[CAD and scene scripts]
⟨

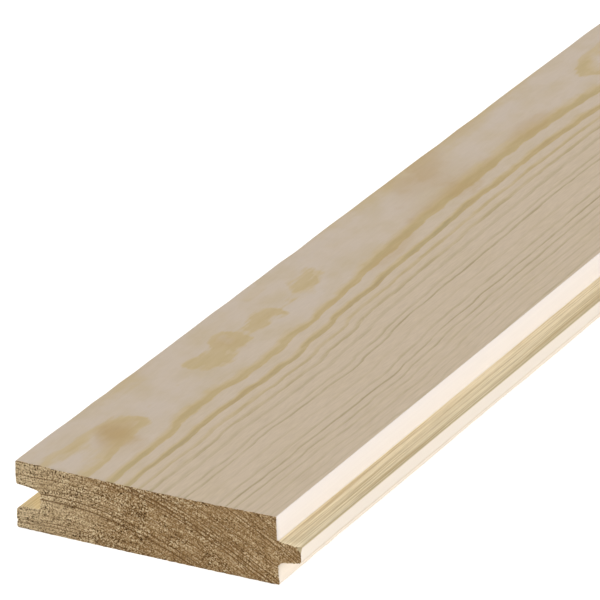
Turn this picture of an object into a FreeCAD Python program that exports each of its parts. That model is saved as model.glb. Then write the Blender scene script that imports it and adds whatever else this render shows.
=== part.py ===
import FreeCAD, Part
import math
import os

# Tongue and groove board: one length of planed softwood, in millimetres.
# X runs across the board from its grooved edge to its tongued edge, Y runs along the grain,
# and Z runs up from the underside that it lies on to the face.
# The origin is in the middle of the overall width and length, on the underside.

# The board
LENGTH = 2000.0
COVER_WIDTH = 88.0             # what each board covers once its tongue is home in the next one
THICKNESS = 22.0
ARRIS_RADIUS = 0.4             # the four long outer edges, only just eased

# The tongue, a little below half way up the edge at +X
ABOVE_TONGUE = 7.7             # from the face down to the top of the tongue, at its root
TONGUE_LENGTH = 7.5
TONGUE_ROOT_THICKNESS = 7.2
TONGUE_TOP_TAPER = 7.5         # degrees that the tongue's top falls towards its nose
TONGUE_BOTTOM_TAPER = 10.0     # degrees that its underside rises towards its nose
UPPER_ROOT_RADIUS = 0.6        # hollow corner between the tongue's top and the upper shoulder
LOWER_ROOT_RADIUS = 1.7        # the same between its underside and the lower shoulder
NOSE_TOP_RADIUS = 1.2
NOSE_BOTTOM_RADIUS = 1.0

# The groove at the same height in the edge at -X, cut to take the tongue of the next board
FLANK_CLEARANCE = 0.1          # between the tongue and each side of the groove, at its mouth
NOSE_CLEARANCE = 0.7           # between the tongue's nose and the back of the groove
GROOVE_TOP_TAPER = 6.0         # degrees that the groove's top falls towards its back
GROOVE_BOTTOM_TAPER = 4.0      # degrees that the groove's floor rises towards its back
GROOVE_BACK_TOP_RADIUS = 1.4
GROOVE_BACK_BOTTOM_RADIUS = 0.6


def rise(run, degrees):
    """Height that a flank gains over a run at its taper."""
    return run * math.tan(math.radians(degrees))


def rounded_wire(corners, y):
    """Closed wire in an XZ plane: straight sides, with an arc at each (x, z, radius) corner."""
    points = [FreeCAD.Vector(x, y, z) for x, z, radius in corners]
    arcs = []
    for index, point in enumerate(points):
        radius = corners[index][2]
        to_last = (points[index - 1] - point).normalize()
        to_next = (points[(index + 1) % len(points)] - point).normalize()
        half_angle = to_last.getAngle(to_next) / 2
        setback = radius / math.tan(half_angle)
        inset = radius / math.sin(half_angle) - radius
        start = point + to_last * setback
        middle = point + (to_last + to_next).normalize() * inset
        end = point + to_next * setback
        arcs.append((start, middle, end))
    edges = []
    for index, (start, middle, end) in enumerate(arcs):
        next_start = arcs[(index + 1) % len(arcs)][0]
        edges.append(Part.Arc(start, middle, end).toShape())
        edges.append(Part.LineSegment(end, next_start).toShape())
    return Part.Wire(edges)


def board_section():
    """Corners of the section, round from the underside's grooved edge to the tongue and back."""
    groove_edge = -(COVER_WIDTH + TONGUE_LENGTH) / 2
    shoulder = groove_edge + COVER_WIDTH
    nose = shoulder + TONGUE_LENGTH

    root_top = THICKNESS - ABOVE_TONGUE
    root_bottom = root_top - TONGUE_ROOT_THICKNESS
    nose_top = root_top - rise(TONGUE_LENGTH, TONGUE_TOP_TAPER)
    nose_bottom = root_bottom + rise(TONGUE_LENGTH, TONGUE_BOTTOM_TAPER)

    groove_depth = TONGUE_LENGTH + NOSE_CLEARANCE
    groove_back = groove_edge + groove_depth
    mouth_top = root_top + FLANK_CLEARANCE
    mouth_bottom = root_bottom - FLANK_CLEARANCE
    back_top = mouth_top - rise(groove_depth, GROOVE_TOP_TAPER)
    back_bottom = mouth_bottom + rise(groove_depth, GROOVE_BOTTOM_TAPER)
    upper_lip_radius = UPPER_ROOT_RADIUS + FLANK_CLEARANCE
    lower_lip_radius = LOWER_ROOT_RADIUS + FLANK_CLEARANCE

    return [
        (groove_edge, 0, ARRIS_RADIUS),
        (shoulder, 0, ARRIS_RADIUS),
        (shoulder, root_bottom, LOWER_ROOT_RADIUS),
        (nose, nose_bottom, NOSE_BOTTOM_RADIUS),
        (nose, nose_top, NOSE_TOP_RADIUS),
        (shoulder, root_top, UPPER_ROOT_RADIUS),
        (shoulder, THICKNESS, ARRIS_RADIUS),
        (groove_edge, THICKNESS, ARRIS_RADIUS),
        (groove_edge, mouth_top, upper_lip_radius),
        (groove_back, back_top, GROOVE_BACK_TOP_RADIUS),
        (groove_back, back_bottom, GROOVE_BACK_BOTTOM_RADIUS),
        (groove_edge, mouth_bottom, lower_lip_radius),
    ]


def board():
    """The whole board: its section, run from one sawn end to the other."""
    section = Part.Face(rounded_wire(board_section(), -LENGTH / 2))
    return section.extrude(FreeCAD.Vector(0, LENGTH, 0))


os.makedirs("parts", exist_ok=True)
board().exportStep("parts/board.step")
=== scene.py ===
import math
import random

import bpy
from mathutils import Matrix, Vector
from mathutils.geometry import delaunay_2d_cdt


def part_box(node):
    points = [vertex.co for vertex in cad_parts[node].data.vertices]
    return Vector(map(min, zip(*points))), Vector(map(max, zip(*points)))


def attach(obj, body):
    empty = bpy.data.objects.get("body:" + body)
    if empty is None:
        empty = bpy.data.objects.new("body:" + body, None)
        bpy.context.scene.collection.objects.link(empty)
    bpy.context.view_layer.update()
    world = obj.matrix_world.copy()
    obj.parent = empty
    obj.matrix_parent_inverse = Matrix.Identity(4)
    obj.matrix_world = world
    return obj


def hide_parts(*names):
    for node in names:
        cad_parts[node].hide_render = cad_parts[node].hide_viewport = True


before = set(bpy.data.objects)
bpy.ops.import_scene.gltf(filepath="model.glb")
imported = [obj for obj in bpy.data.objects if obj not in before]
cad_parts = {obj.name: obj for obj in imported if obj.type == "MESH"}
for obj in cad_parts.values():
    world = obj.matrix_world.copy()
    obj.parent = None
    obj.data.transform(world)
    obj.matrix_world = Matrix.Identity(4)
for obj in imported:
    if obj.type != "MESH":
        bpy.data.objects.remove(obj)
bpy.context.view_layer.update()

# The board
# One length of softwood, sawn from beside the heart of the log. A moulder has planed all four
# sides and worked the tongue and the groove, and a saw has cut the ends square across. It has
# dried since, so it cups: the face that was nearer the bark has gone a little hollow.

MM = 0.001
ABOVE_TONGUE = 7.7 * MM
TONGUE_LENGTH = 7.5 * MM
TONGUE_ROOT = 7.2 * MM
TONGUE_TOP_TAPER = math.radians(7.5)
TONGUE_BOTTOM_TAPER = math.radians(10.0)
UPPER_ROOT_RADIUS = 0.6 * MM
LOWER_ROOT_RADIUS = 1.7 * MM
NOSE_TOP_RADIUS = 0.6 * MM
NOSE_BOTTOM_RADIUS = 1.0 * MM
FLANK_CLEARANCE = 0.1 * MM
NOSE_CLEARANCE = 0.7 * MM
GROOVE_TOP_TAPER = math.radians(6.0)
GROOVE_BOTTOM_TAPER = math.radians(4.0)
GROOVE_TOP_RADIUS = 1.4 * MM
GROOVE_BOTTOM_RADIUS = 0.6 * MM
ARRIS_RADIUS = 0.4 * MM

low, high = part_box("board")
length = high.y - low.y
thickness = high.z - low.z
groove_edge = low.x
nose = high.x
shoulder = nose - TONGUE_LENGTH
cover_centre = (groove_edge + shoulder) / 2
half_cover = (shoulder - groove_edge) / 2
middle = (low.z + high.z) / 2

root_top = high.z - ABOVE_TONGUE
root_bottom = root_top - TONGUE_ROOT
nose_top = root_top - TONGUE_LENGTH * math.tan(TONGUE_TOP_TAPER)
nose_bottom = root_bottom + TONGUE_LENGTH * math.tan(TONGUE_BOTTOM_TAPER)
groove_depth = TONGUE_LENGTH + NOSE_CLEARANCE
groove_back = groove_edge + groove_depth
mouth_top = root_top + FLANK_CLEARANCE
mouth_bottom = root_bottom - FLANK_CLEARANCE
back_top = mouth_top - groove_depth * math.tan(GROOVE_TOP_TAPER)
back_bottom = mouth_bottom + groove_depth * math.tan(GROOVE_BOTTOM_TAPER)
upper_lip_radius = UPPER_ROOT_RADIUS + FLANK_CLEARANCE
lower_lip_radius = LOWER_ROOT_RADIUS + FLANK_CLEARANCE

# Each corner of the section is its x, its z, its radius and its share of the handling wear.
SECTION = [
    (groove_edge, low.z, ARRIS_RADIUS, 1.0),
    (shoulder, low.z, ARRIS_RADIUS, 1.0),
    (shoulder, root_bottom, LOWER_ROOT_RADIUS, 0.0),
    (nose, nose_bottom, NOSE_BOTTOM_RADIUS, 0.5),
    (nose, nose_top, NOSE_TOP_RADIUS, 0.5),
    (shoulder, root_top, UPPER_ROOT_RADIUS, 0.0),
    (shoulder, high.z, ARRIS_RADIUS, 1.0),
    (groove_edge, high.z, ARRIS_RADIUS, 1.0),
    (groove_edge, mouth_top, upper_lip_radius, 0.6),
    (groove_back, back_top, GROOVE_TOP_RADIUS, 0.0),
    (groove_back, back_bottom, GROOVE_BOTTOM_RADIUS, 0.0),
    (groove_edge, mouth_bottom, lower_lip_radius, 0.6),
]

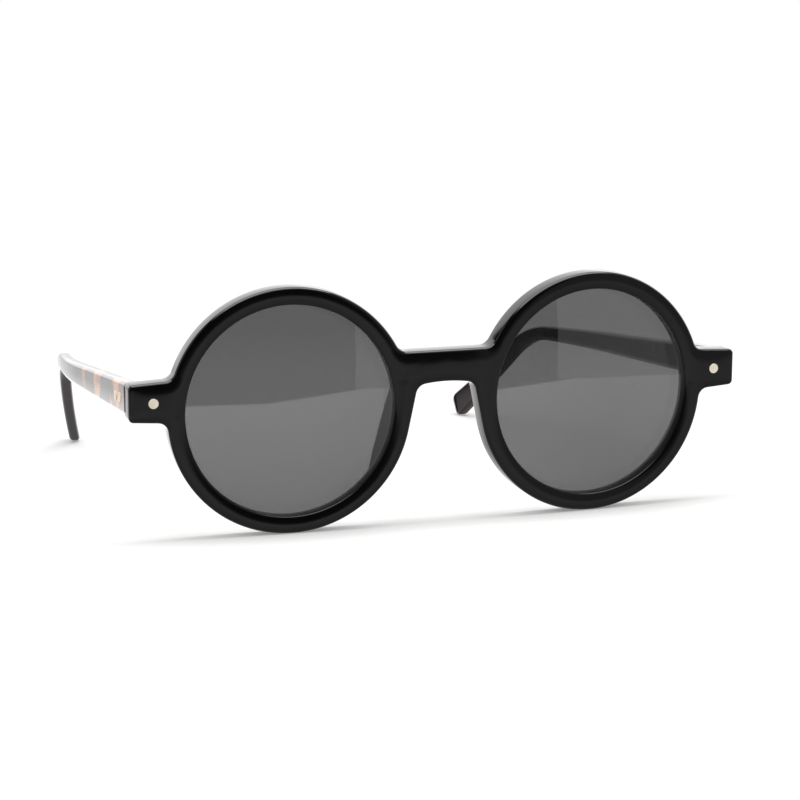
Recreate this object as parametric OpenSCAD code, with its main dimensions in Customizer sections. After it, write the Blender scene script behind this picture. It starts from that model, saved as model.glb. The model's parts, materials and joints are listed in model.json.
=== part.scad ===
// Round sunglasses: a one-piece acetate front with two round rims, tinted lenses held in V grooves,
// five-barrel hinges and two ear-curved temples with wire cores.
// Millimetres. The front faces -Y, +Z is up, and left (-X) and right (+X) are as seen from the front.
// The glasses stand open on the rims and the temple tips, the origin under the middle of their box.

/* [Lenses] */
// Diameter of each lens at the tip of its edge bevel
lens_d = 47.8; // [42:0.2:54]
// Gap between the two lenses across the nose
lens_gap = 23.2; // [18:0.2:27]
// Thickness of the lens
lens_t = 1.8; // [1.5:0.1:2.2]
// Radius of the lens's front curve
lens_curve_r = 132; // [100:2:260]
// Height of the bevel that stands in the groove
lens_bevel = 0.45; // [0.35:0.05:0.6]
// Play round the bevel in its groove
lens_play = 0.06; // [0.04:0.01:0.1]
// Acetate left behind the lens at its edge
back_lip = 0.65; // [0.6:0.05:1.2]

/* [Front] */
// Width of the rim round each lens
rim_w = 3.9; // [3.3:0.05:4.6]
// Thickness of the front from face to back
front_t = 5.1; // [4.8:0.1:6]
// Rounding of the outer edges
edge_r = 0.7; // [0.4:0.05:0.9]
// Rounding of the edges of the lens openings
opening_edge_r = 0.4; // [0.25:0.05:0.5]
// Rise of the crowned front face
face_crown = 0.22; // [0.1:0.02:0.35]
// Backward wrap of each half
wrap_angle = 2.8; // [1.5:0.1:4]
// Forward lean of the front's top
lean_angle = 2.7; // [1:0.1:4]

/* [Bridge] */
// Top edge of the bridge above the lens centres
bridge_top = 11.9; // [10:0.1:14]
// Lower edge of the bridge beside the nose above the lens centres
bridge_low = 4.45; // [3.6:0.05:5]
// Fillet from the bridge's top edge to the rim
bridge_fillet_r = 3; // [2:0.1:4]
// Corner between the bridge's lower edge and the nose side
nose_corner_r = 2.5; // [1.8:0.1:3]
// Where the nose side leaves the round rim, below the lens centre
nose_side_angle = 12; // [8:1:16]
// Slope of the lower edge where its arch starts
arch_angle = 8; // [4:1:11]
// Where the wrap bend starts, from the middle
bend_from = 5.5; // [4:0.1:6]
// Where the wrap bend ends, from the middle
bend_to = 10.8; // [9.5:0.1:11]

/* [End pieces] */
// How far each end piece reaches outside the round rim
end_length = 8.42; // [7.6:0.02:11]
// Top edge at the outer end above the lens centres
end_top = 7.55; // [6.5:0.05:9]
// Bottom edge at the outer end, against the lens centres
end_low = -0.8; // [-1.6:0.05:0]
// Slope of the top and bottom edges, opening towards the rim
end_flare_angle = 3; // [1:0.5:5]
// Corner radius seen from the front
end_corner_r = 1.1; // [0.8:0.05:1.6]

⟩

**Task to complete**: Return only the lines from the beginning of the material up to and including the line with "return run *", exactly as written.

**Problem solution**:
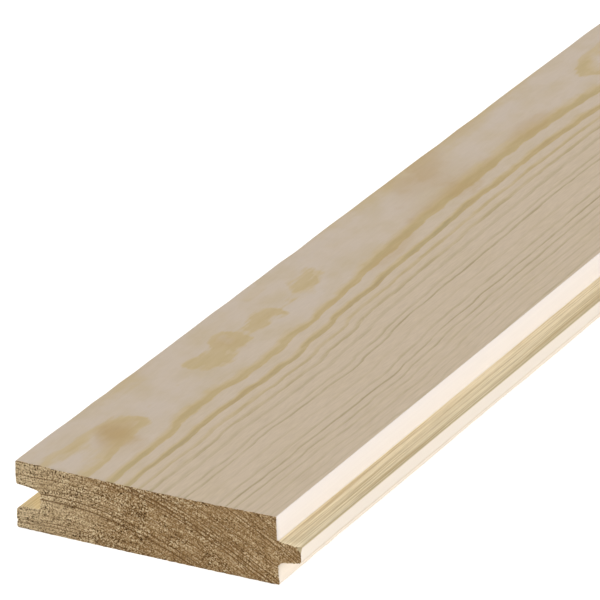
Turn this picture of an object into a FreeCAD Python program that exports each of its parts. That model is saved as model.glb. Then write the Blender scene script that imports it and adds whatever else this render shows.
=== part.py ===
import FreeCAD, Part
import math
import os

# Tongue and groove board: one length of planed softwood, in millimetres.
# X runs across the board from its grooved edge to its tongued edge, Y runs along the grain,
# and Z runs up from the underside that it lies on to the face.
# The origin is in the middle of the overall width and length, on the underside.

# The board
LENGTH = 2000.0
COVER_WIDTH = 88.0             # what each board covers once its tongue is home in the next one
THICKNESS = 22.0
ARRIS_RADIUS = 0.4             # the four long outer edges, only just eased

# The tongue, a little below half way up the edge at +X
ABOVE_TONGUE = 7.7             # from the face down to the top of the tongue, at its root
TONGUE_LENGTH = 7.5
TONGUE_ROOT_THICKNESS = 7.2
TONGUE_TOP_TAPER = 7.5         # degrees that the tongue's top falls towards its nose
TONGUE_BOTTOM_TAPER = 10.0     # degrees that its underside rises towards its nose
UPPER_ROOT_RADIUS = 0.6        # hollow corner between the tongue's top and the upper shoulder
LOWER_ROOT_RADIUS = 1.7        # the same between its underside and the lower shoulder
NOSE_TOP_RADIUS = 1.2
NOSE_BOTTOM_RADIUS = 1.0

# The groove at the same height in the edge at -X, cut to take the tongue of the next board
FLANK_CLEARANCE = 0.1          # between the tongue and each side of the groove, at its mouth
NOSE_CLEARANCE = 0.7           # between the tongue's nose and the back of the groove
GROOVE_TOP_TAPER = 6.0         # degrees that the groove's top falls towards its back
GROOVE_BOTTOM_TAPER = 4.0      # degrees that the groove's floor rises towards its back
GROOVE_BACK_TOP_RADIUS = 1.4
GROOVE_BACK_BOTTOM_RADIUS = 0.6


def rise(run, degrees):
    """Height that a flank gains over a run at its taper."""
    return run * math.tan(math.radians(degrees))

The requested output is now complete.